Steam injection is a means that is frequently used to stimulate and enhance oil production from subsurface reservoirs. For operation of a well stimulated by steam injection it is essential to know the steam quantity injected into the reservoir and the steam quality reaching the reservoir. The steam quality is defined as the ratio of vapor mass to total mass of vapor and liquid. Steam injection is used, for example, in heavy oil reservoirs to raise the oil temperature and reduce its viscosity. It is essential, that a high percentage of the steam reaches the reservoir.

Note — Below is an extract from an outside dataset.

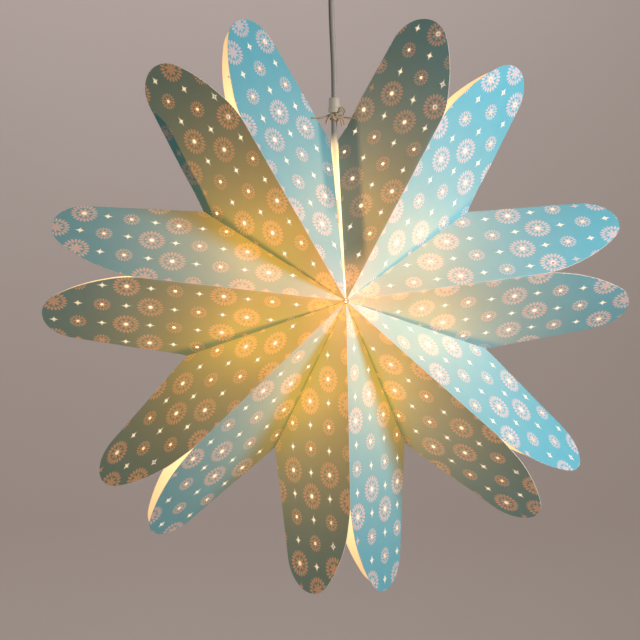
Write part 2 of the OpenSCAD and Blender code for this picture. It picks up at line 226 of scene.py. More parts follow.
# Colours of the ink, and of the light through paper, ink and holes, near the bulb and far from it
MOTIF = (0.60, 0.60, 0.71, 1)
CENTRE_GLOW = (1.0, 0.40, 0.04, 1)
GROUND_GLOW = (1.0, 0.45, 0.0, 1)
FAR_GLOW = (0.80, 0.37, 0.0, 1)
MOTIF_GLOW = (1.45, 0.57, 0.06, 1)
FAR_MOTIF_GLOW = (2.8, 0.92, 0.04, 1)
HOLE_GLOW = (1.0, 0.86, 0.58, 1)
# Strength of that light: its fall with the squared distance, its most, and what is added near the front
GLOW_FALL = 9300.0
GLOW_MOST = 0.64
CENTRE_EXTRA = 0.2
HOLE_STRENGTH = 0.62
# Distances from the bulb between which near colours give way to far ones: middle and half width
NEAR_R, NEAR_SOFT = 225.0, 60.0

# The print, in millimetres on the flat paper: blossoms in rings of leaves, with sparks between them.
# Every second blossom is smaller.
BLOSSOM_R = 7.4
LOBE_PAIRS = 4.0
SMALLER = 0.36
LEAF_RING_R = 10.8
LEAVES = 20.0
LEAF_HALF_W, LEAF_HALF_LEN = 1.25, 2.8
SPARK_REACH = 2.2
HALO_R = 2.7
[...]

However, a certain degree of heat loss to the surrounding formation is inevitable on the way down-hole, this resulting in the conversion of steam into liquid water.

A certain degree of heat loss certainly is tolerable. However, for the commercial performance it is essential that a high percentage of the injected steam reaches the reservoir and transfers its heat to the oil contained therein. It is therefore important to have knowledge of the quality (percentage) of steam that reaches the reservoir.

The quality of the steam at the time of injection into the well is known - 100 % of the injected fluid is steam. Hence, the quality is 1 .0 by definition.

The quality of the steam decreases with its way down-hole due to transfer to the surrounding formations. At the entrance to the reservoir, the quality is 1 .0-x, where x is the fraction of liquid water divided by total fluid (liquid water plus steam).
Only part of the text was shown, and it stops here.